Since my reflections with regard to the other culture will begin with
asking if a Husserlian meditation on this theme, analogously to the Fifth
Cartesian Meditation, is at all possible, I should spend a little more time
distinguishing between the various problems about "other minds" which
philosophers have been concerned with. I would like to distinguish
between three levels of problems with regard to other minds. Husserl,
I maintain, was concerned only with one of them, certainly not with the
other two.
First of all, many philosophers have been concerned with the
question, how do I know, for example, that the other person—he or she
or you—has such and such mental state (pain, anxiety, fear, for example).
Answers to this question range from the theory of analogical inference
to the theory of direct empathy. But this question already presupposes
that we know the other to be another ego with its own inner experien-
ces, mental states or intentional acts. There is therefore another
philosophical question, which many philosophers have asked: how do we
at all know that that body over there has a mind, an inner life, like
mine, that it is not a mere body with no inner life, a painted wax figure
for example? This question presupposes that I have a mind, that I am
an ego and not a mere body. It asks, how do I know that the
other—that body in front of me—is also an ego like me and not a mere
body? It thus presupposes that I have the concept of ego, and that I also
have the concept of the other ego.
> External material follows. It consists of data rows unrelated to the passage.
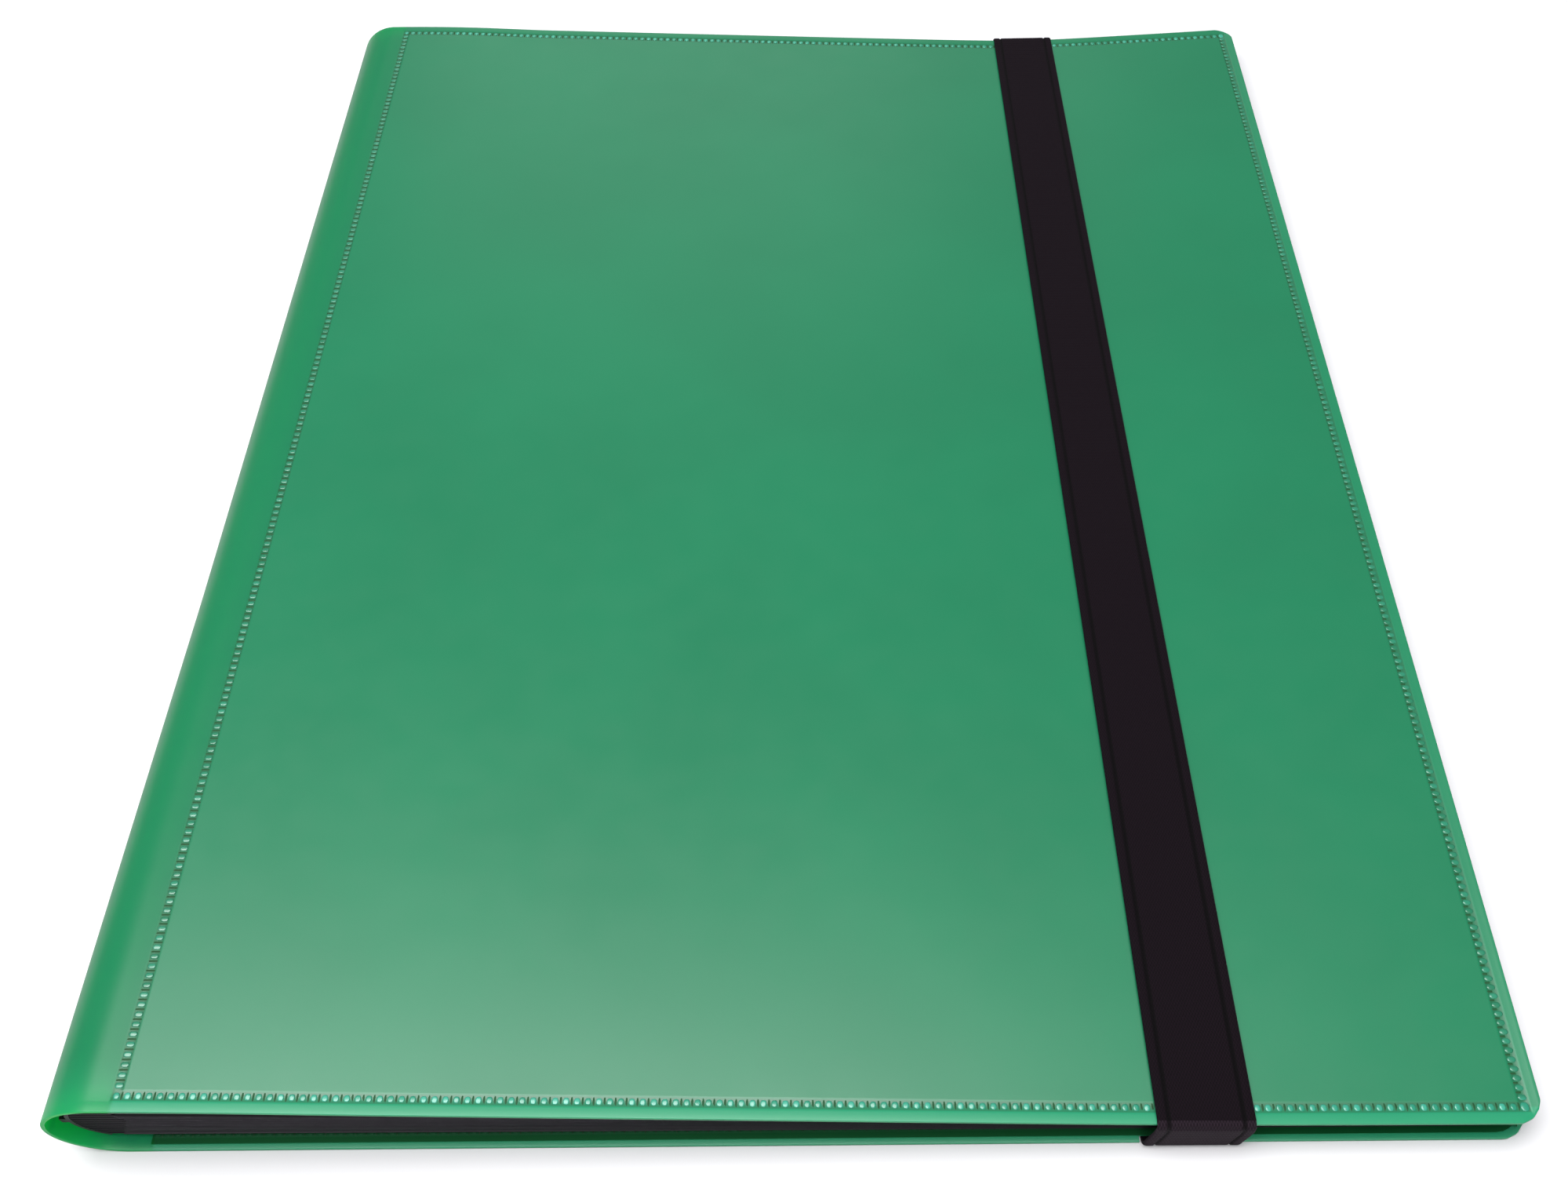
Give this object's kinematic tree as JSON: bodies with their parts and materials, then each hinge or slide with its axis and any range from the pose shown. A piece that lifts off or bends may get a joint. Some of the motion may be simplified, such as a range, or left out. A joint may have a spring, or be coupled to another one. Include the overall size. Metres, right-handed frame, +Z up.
{
  "type": "stamp album",
  "caption": "Side-bound pocket album with a flexible translucent green plastic cover, rounded spine, black leaves and a dark elastic strap that holds it closed.",
  "frame": {"origin": "on the resting face, under the middle of the closed album", "axes": "+X from the spine to the fore-edge, +Y from the tail to the head, +Z up through the front cover"},
  "size_m": [0.2702, 0.3388, 0.0226],
  "materials": {
    "cover_sheet": "satin translucent polypropylene",
    "cover_lining": "satin translucent polypropylene, welded in with a dotted seam",
    "leaf_binding": "matte black plastic strip",
    "leaf": "black core sheet under clear pocket film",
    "strap_webbing": "ribbed woven elastic"
  },
  "bodies": {
    "back_cover": {"back_cover_sheet": "cover_sheet", "back_lining": "cover_lining", "strap_end_tail": "strap_webbing", "strap_end_head": "strap_webbing"},
    "spine": {"spine_sheet": "cover_sheet", "leaf_binding": "leaf_binding"},
    "front_cover": {"front_cover_sheet": "cover_sheet", "front_lining": "cover_lining"},
    "leaf_01": {"leaf_01": "leaf"},
    "leaf_02": {"leaf_02": "leaf"},
    "leaf_03": {"leaf_03": "leaf"},
    "leaf_04": {"leaf_04": "leaf"},
    "leaf_05": {"leaf_05": "leaf"},
    "leaf_06": {"leaf_06": "leaf"},
    "leaf_07": {"leaf_07": "leaf"},
    "leaf_08": {"leaf_08": "leaf"},
    "leaf_09": {"leaf_09": "leaf"},
    "leaf_10": {"leaf_10": "leaf"},
    "leaf_11": {"leaf_11": "leaf"},
    "leaf_12": {"leaf_12": "leaf"},
    "leaf_13": {"leaf_13": "leaf"},
    "leaf_14": {"leaf_14": "leaf"},
    "leaf_15": {"leaf_15": "leaf"},
    "leaf_16": {"leaf_16": "leaf"},
    "leaf_17": {"leaf_17": "leaf"},
    "leaf_18": {"leaf_18": "leaf"},
    "leaf_19": {"leaf_19": "leaf"},
    "leaf_20": {"leaf_20": "leaf"},
    "strap_turns": {"strap_turn_tail": "strap_webbing", "strap_turn_head": "strap_webbing"},
    "strap": {"strap_span": "strap_webbing"}
  },
  "joints": [
    {"name": "cover_opening", "type": "hinge", "parent": "back_cover", "child": "spine", "pos_m": [-0.1324, 0, 0.00281], "axis": [0, -1, 0], "range_deg": [0, 91.39]},
    {"name": "front_cover_fold", "type": "hinge", "parent": "spine", "child": "front_cover", "pos_m": [-0.13197, 0, 0.02018], "axis": [0, -1, 0], "range_deg": [0, 91.39]},
    {"name": "leaf_01_turn", "type": "hinge", "parent": "spine", "child": "leaf_01", "pos_m": [-0.1245, 0, 0.00409], "axis": [0, -1, 0], "range_deg": [-92.87, 0]},
    {"name": "leaf_02_turn", "type": "hinge", "parent": "spine", "child": "leaf_02", "pos_m": [-0.12416, 0, 0.00484], "axis": [0, -1, 0], "range_deg": [-92.78, 0]},
    {"name": "leaf_03_turn", "type": "hinge", "parent": "spine", "child": "leaf_03", "pos_m": [-0.12382, 0, 0.00559], "axis": [0, -1, 0], "range_deg": [-92.69, 0]},
    {"name": "leaf_04_turn", "type": "hinge", "parent": "spine", "child": "leaf_04", "pos_m": [-0.12348, 0, 0.00634], "axis": [0, -1, 0], "range_deg": [-92.59, 0]},
    {"name": "leaf_05_turn", "type": "hinge", "parent": "spine", "child": "leaf_05", "pos_m": [-0.12314, 0, 0.00709], "axis": [0, -1, 0], "range_deg": [-92.5, 0]},
    {"name": "leaf_06_turn", "type": "hinge", "parent": "spine", "child": "leaf_06", "pos_m": [-0.12281, 0, 0.00785], "axis": [0, -1, 0], "range_deg": [-92.4, 0]},
    {"name": "leaf_07_turn", "type": "hinge", "parent": "spine", "child": "leaf_07", "pos_m": [-0.12247, 0, 0.0086], "axis": [0, -1, 0], "range_deg": [-92.31, 0]},
    {"name": "leaf_08_turn", "type": "hinge", "parent": "spine", "child": "leaf_08", "pos_m": [-0.12213, 0, 0.00935], "axis": [0, -1, 0], "range_deg": [-92.21, 0]},
    {"name": "leaf_09_turn", "type": "hinge", "parent": "spine", "child": "leaf_09", "pos_m": [-0.12179, 0, 0.0101], "axis": [0, -1, 0], "range_deg": [-92.12, 0]},
    {"name": "leaf_10_turn", "type": "hinge", "parent": "spine", "child": "leaf_10", "pos_m": [-0.12145, 0, 0.01085], "axis": [0, -1, 0], "range_deg": [-92.02, 0]},
    {"name": "leaf_11_turn", "type": "hinge", "parent": "spine", "child": "leaf_11", "pos_m": [-0.12143, 0, 0.01161], "axis": [0, -1, 0], "range_deg": [0, 92.02]},
    {"name": "leaf_12_turn", "type": "hinge", "parent": "spine", "child": "leaf_12", "pos_m": [-0.12173, 0, 0.01238], "axis": [0, -1, 0], "range_deg": [0, 92.12]},
    {"name": "leaf_13_turn", "type": "hinge", "parent": "spine", "child": "leaf_13", "pos_m": [-0.12204, 0, 0.01315], "axis": [0, -1, 0], "range_deg": [0, 92.21]},
    {"name": "leaf_14_turn", "type": "hinge", "parent": "spine", "child": "leaf_14", "pos_m": [-0.12234, 0, 0.01392], "axis": [0, -1, 0], "range_deg": [0, 92.31]},
    {"name": "leaf_15_turn", "type": "hinge", "parent": "spine", "child": "leaf_15", "pos_m": [-0.12264, 0, 0.01468], "axis": [0, -1, 0], "range_deg": [0, 92.4]},
    {"name": "leaf_16_turn", "type": "hinge", "parent": "spine", "child": "leaf_16", "pos_m": [-0.12294, 0, 0.01545], "axis": [0, -1, 0], "range_deg": [0, 92.5]},
    {"name": "leaf_17_turn", "type": "hinge", "parent": "spine", "child": "leaf_17", "pos_m": [-0.12324, 0, 0.01622], "axis": [0, -1, 0], "range_deg": [0, 92.59]},
    {"name": "leaf_18_turn", "type": "hinge", "parent": "spine", "child": "leaf_18", "pos_m": [-0.12355, 0, 0.01699], "axis": [0, -1, 0], "range_deg": [0, 92.69]},
    {"name": "leaf_19_turn", "type": "hinge", "parent": "spine", "child": "leaf_19", "pos_m": [-0.12385, 0, 0.01775], "axis": [0, -1, 0], "range_deg": [0, 92.78]},
    {"name": "leaf_20_turn", "type": "hinge", "parent": "spine", "child": "leaf_20", "pos_m": [-0.12415, 0, 0.01852], "axis": [0, -1, 0], "range_deg": [0, 92.87]},
    {"name": "strap_release", "type": "slide", "parent": "back_cover", "child": "strap_turns", "axis": [0, 0, 1], "range_m": [-0.0155, 0], "deforming": ["strap_span"]},
    {"name": "strap_lift", "type": "slide", "parent": "strap_turns", "child": "strap", "axis": [0, 0, 1], "range_m": [0, 0.025], "deforming": ["strap_turn_tail", "strap_turn_head"]}
  ],
  "couplings": [
    {"joint": "front_cover_fold", "follows": "cover_opening", "ratio": 1},
    {"joint": "leaf_01_turn", "follows": "cover_opening", "ratio": -1.0162},
    {"joint": "leaf_02_turn", "follows": "cover_opening", "ratio": -1.0152},
    {"joint": "leaf_03_turn", "follows": "cover_opening", "ratio": -1.0142},
    {"joint": "leaf_04_turn", "follows": "cover_opening", "ratio": -1.0131},
    {"joint": "leaf_05_turn", "follows": "cover_opening", "ratio": -1.0121},
    {"joint": "leaf_06_turn", "follows": "cover_opening", "ratio": -1.0111},
    {"joint": "leaf_07_turn", "follows": "cover_opening", "ratio": -1.01},
    {"joint": "leaf_08_turn", "follows": "cover_opening", "ratio": -1.009},
    {"joint": "leaf_09_turn", "follows": "cover_opening", "ratio": -1.0079},
    {"joint": "leaf_10_turn", "follows": "cover_opening", "ratio": -1.0069},
    {"joint": "leaf_11_turn", "follows": "cover_opening", "ratio": 1.0069},
    {"joint": "leaf_12_turn", "follows": "cover_opening", "ratio": 1.0079},
    {"joint": "leaf_13_turn", "follows": "cover_opening", "ratio": 1.009},
    {"joint": "leaf_14_turn", "follows": "cover_opening", "ratio": 1.01},
    {"joint": "leaf_15_turn", "follows": "cover_opening", "ratio": 1.0111},
    {"joint": "leaf_16_turn", "follows": "cover_opening", "ratio": 1.0121},
    {"joint": "leaf_17_turn", "follows": "cover_opening", "ratio": 1.0131},
    {"joint": "leaf_18_turn", "follows": "cover_opening", "ratio": 1.0142},
    {"joint": "leaf_19_turn", "follows": "cover_opening", "ratio": 1.0152},
    {"joint": "leaf_20_turn", "follows": "cover_opening", "ratio": 1.0162},
    {"joint": "strap_release", "follows": "cover_opening", "m_per_rad": -0.009655}
  ]
}
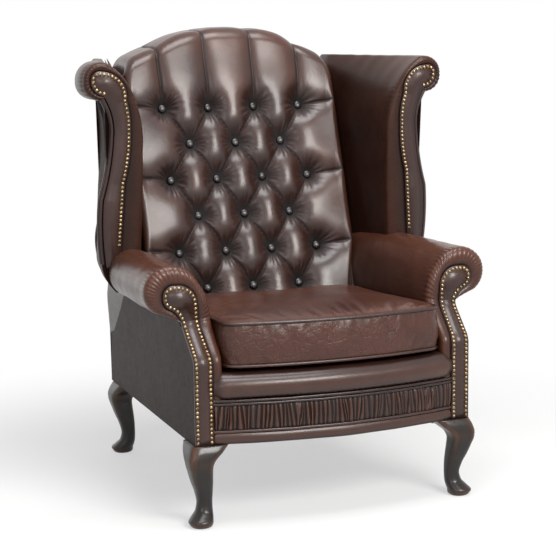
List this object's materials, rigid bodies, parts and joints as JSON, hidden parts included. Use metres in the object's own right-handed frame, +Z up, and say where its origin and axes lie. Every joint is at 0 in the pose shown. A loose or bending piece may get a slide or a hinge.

It only wonders, on what grounds the
latter concept is appUed to this body over there.
Both these questions are questions about truth of certain cognitive
claims I may make. The first question is concerned with the cognitive
claim made by me when I say "He is in pain.'' The second question is
concerned with the truth or falsity of the cognitive claim I make when
I say "That is only a mannequin, not a real person'' or when I say "That
computer is not a mere metal box, but has a mind of its own, it thinks,
believes, questions, remembers, supposes, etc."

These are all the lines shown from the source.